LOANT

code for NAACL 2021 paper Latent-Optimized Adversarial Neural Transfer for Sarcasm Detection

@inproceedings{guo-etal-2021-latent,
    title = "Latent-Optimized Adversarial Neural Transfer for Sarcasm Detection",
    author = "Guo, Xu  and
      Li, Boyang  and
      Yu, Han  and
      Miao, Chunyan",
    booktitle = "Proceedings of the 2021 Conference of the North American Chapter of the Association for Computational Linguistics: Human Language Technologies",
    month = jun,
    year = "2021",
    address = "Online",
    publisher = "Association for Computational Linguistics",
    url = "https://www.aclweb.org/anthology/2021.naacl-main.425",
    doi = "10.18653/v1/2021.naacl-main.425",
    pages = "5394--5407",
    abstract = "The existence of multiple datasets for sarcasm detection prompts us to apply transfer learning to exploit their commonality. The adversarial neural transfer (ANT) framework utilizes multiple loss terms that encourage the source-domain and the target-domain feature distributions to be similar while optimizing for domain-specific performance. However, these objectives may be in conflict, which can lead to optimization difficulties and sometimes diminished transfer. We propose a generalized latent optimization strategy that allows different losses to accommodate each other and improves training dynamics. The proposed method outperforms transfer learning and meta-learning baselines.

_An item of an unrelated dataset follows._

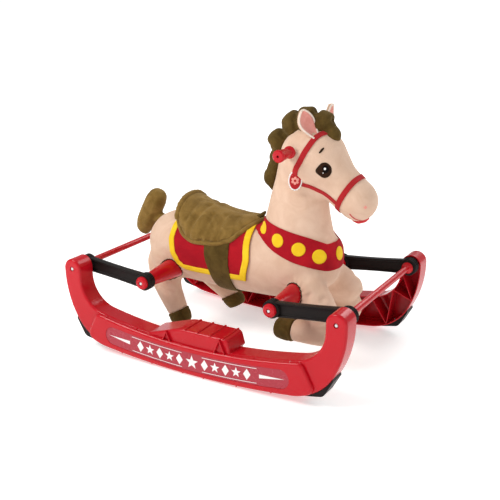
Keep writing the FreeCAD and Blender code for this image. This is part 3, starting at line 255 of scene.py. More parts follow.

In particular, we achieve 10.02{\%} absolute performance gain over the previous state of the art on the iSarcasm dataset.",
}

For any questions regarding the code and paper, email me Xu Guo

Sarcasm Detection Task

To reproduce the results in paper, see Reproduce_results.ipynb

To re-conduct the experiments using my experimental environment. download the compressed python virtual env

source my_env/bin/activate

Run main.py, and change the arg values. (GPU with at least 20GB of memory is required).

Sarcasm Datasets

Ghosh: raw data downloaded from: link
Ptacek: raw data downloaded from: link
SemEval18: raw data downloaded from: link
iSarcasm: raw data given by the author and is also included under data/iSarcasm/raw

My Pre-processing Steps:

detect language, filter out non-english tweets
lexical normalization
filter out duplicate tweets across datasets
up-sampling target datasets

Toy example for minimizing the 2D function $f(w)=w^{T}Aw+b^{T}w+c$ with extragradient.

Steps:

manually create a matrix with condition number of 40 (to control the loss landscape to be eclipse): $\Lambda=[[40,0],[0,1]]$ .
then generate a semi-definite matrix $A\in\mathbb{R}^{2\times2}$ ( $A=Q\Lambda Q^{T}$ ), a column vector b and a scalar c.
create a grid of $(w_0,w_1)$ .
generate the loss value $f(w)$ and plot the loss contour.
perform gradient descent with initial point $(w_0=0,w_1=-0.15)$ and learning rate $\eta=0.025$ , plot the trajectory of w.
perform first-order extragradient with the same initial point and learning rate, plot the trajectory of w.
perform Full hessian extragradient with the same initial point and learning rate, plot the trajectory of w.